— start of Task material —
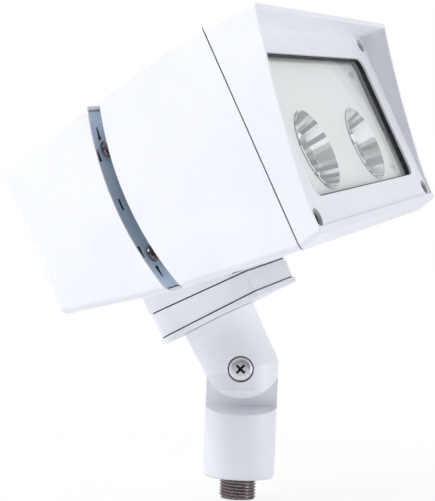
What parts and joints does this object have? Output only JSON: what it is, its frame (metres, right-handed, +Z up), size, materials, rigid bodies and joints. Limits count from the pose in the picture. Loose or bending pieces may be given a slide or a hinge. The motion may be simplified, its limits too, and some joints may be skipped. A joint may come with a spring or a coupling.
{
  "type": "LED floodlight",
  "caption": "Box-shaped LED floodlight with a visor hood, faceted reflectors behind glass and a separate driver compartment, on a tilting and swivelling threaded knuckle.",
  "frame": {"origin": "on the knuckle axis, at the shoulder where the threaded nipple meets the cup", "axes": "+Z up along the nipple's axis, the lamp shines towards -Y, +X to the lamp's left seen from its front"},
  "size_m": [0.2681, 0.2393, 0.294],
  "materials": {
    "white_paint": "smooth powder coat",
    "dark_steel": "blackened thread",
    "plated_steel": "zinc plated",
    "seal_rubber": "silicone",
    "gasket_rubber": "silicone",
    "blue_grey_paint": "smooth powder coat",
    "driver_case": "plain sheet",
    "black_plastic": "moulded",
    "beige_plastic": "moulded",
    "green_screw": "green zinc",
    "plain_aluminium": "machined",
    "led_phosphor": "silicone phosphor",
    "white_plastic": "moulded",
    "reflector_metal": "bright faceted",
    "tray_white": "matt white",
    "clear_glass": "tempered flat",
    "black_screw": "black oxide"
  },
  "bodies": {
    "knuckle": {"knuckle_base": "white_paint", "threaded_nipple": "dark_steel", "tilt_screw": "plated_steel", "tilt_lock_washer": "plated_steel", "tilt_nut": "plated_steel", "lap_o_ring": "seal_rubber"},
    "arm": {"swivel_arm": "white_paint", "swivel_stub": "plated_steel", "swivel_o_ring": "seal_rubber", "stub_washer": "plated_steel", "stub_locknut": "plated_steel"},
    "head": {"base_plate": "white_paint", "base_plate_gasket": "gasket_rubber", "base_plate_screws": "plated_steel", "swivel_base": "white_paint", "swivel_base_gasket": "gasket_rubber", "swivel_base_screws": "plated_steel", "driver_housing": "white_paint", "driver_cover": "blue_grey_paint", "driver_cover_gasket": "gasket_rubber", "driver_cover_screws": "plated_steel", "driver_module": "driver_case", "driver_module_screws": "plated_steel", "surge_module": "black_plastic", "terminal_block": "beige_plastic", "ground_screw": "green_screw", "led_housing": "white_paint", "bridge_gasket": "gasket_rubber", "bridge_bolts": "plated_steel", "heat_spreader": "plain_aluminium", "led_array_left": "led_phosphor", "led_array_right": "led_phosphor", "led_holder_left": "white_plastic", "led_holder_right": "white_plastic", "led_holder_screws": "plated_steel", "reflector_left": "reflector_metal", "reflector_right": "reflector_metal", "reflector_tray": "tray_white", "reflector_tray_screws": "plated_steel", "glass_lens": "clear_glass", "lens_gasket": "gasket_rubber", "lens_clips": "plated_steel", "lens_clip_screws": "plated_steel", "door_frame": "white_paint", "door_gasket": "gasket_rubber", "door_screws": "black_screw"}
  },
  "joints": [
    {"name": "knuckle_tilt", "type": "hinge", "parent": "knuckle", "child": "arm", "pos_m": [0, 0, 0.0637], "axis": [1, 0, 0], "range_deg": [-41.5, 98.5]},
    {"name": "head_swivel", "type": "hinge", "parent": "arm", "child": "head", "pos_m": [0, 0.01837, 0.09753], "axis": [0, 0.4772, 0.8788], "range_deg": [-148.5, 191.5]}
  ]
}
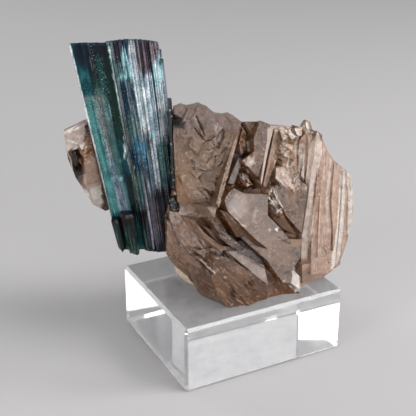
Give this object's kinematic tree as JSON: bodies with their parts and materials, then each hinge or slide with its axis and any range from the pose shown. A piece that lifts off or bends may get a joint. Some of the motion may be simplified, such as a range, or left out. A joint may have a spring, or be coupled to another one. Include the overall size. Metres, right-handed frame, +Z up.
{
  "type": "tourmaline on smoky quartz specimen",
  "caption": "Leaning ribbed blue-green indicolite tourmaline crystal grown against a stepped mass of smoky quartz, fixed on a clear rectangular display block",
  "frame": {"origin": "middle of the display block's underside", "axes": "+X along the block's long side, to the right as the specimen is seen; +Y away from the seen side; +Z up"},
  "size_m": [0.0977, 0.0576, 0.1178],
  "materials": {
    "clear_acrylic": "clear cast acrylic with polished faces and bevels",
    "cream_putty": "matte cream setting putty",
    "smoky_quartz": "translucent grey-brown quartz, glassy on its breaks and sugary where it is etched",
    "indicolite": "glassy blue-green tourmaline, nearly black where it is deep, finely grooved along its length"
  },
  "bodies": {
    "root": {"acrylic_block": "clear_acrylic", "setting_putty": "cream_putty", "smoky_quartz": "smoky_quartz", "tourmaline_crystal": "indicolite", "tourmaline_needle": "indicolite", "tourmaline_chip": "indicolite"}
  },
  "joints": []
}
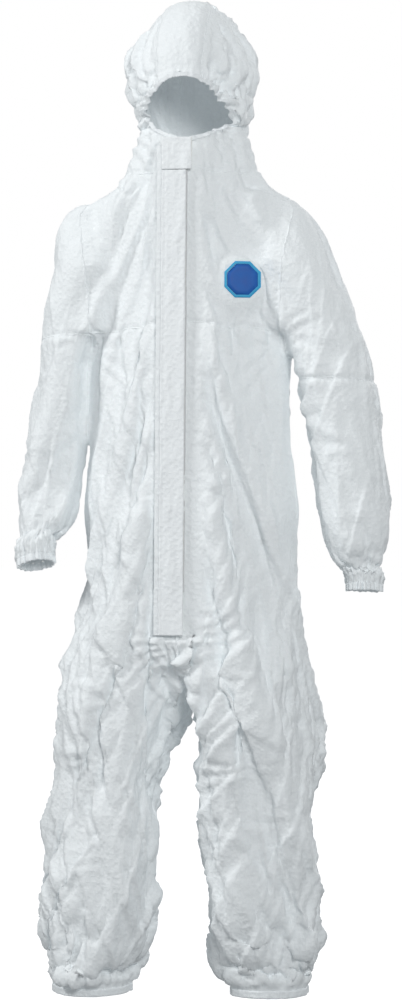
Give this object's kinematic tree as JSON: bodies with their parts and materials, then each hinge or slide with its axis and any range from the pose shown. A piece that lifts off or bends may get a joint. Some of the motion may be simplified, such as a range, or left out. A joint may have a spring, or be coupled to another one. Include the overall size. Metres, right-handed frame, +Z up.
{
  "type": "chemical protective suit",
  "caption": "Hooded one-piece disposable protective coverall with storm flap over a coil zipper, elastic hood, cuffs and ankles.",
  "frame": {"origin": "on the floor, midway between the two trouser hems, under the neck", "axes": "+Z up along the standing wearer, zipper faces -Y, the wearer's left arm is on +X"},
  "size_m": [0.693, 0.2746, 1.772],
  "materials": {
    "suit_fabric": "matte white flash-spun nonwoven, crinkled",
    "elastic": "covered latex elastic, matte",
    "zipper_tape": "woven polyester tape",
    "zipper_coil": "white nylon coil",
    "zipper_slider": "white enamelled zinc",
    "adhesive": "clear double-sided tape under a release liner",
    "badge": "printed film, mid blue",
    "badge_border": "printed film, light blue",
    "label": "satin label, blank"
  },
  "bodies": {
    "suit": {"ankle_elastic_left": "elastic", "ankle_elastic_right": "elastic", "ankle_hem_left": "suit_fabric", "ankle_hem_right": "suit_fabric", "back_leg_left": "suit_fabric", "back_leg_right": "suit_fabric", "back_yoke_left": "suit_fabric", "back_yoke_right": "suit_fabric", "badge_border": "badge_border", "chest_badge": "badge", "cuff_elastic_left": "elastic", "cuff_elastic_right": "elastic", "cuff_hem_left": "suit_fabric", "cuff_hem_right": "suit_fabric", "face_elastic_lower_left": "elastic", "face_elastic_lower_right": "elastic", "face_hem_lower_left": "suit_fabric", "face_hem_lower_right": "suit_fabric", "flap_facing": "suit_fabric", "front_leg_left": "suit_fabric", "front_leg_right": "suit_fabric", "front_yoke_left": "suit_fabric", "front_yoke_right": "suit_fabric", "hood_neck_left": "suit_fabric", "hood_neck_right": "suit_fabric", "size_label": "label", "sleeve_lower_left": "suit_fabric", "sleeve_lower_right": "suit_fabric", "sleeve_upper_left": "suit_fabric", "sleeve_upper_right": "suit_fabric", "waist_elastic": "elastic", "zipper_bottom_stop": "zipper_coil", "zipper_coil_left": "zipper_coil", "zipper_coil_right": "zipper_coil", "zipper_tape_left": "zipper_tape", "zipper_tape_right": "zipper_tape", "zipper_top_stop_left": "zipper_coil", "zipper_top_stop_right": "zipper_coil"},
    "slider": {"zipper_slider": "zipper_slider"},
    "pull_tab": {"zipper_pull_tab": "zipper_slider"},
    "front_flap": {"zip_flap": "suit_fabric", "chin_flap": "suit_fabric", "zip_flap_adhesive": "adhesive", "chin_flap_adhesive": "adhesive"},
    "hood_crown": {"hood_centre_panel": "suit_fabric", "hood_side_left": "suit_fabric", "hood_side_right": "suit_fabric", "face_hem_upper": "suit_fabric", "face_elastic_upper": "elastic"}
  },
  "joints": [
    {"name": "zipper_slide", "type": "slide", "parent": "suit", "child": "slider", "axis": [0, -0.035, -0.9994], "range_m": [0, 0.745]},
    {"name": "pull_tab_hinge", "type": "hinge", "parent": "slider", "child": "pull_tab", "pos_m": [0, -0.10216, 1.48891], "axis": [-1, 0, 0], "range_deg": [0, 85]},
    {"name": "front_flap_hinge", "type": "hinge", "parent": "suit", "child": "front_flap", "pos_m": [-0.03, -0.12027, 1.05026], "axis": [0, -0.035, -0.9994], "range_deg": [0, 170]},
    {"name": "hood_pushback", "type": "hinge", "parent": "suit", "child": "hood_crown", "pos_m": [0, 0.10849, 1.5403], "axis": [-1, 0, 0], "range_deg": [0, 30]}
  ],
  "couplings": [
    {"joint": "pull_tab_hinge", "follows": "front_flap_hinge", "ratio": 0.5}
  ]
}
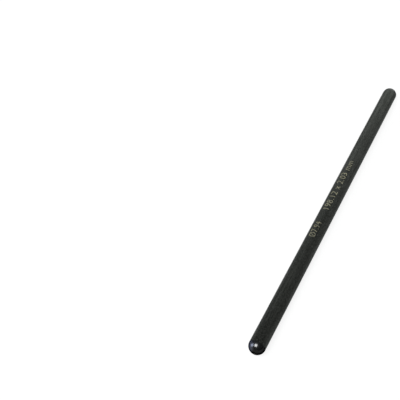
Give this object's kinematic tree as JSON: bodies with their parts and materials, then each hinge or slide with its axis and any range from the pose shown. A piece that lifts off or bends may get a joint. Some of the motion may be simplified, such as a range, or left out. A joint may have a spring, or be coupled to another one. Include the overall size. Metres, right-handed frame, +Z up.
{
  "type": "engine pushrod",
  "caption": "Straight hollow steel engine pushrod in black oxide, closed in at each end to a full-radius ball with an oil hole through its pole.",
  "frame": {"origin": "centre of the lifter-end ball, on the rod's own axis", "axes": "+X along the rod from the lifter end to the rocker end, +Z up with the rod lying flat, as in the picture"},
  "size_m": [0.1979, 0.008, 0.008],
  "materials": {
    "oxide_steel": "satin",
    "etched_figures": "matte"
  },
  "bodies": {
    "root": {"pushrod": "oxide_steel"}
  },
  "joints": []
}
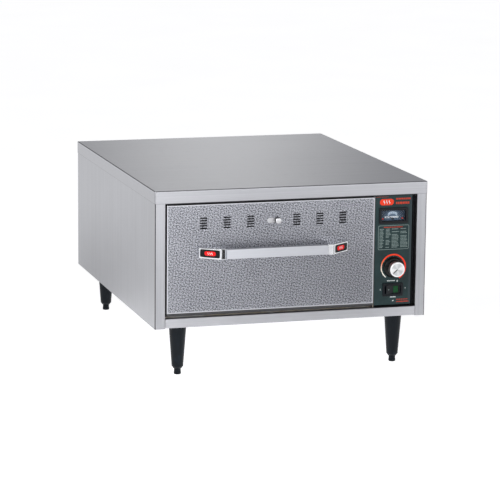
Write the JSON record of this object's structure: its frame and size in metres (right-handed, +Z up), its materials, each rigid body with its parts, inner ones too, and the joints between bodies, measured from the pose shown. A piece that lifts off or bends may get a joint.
— end of Task material —
▶ [Stated problem]:
Read through the data and copy every line where "rigid" shows up.

▶ [Answer to the problem]:
What parts and joints does this object have? Output only JSON: what it is, its frame (metres, right-handed, +Z up), size, materials, rigid bodies and joints. Limits count from the pose in the picture. Loose or bending pieces may be given a slide or a hinge. The motion may be simplified, its limits too, and some joints may be skipped. A joint may come with a spring or a coupling.
Write the JSON record of this object's structure: its frame and size in metres (right-handed, +Z up), its materials, each rigid body with its parts, inner ones too, and the joints between bodies, measured from the pose shown. A piece that lifts off or bends may get a joint.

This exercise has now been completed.